[Record extracts]
((

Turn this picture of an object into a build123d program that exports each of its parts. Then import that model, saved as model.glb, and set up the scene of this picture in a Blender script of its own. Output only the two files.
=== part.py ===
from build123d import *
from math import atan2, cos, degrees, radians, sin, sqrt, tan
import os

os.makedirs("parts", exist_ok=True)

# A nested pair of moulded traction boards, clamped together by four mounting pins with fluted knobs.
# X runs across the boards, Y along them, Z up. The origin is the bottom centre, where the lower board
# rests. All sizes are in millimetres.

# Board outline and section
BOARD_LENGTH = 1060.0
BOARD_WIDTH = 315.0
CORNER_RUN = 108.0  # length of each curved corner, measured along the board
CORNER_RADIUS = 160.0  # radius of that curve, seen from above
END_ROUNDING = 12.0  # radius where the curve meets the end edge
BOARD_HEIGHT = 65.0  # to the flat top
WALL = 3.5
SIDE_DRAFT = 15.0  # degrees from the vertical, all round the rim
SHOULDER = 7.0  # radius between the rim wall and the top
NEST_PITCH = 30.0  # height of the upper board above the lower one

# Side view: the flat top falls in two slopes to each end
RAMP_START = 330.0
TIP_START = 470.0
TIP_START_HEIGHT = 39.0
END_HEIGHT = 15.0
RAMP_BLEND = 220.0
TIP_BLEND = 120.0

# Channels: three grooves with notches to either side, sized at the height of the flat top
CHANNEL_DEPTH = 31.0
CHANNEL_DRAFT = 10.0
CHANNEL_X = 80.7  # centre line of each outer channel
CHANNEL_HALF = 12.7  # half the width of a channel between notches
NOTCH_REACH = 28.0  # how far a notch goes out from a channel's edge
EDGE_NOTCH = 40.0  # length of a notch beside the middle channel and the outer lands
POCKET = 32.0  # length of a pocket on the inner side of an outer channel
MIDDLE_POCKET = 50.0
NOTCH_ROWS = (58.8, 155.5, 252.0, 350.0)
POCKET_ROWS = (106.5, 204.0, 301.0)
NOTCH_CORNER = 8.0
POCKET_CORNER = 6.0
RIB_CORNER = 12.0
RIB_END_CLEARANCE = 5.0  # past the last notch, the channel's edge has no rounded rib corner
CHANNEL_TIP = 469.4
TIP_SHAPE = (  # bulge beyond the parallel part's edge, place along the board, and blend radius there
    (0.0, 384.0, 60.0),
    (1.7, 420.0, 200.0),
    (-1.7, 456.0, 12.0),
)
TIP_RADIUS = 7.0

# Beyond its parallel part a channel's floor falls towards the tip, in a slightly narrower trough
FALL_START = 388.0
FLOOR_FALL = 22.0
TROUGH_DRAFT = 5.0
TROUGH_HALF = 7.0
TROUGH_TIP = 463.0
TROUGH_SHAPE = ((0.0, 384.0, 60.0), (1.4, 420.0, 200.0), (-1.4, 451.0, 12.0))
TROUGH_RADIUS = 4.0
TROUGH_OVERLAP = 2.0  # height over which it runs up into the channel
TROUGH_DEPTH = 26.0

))
((

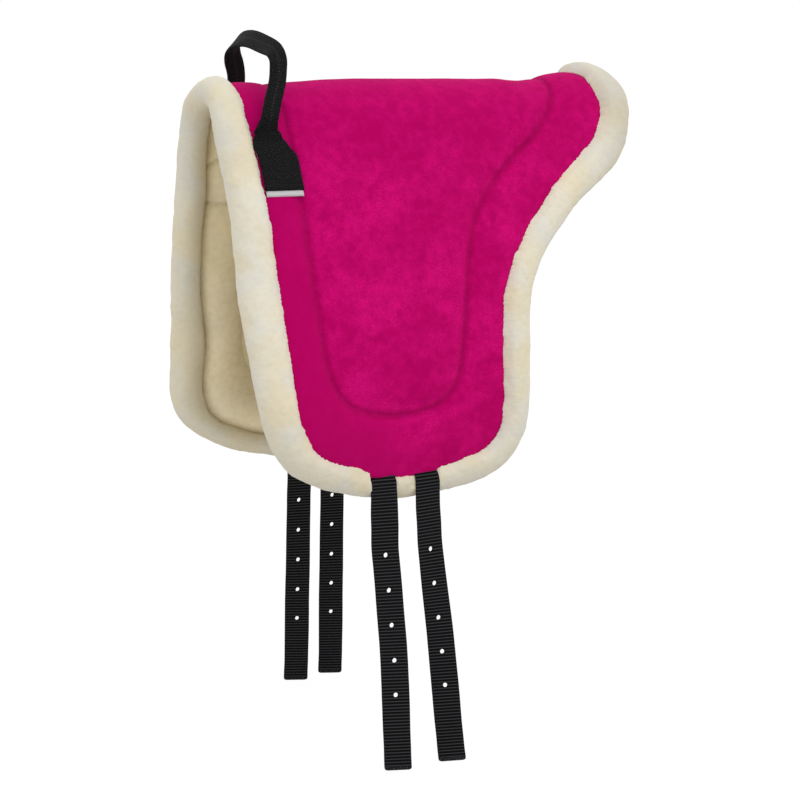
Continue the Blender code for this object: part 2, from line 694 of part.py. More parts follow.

))

[Exercise aim]
Copy out every line that includes the word "into".

[Expected answer]
Turn this picture of an object into a build123d program that exports each of its parts. Then import that model, saved as model.glb, and set up the scene of this picture in a Blender script of its own. Output only the two files.
TROUGH_OVERLAP = 2.0  # height over which it runs up into the channel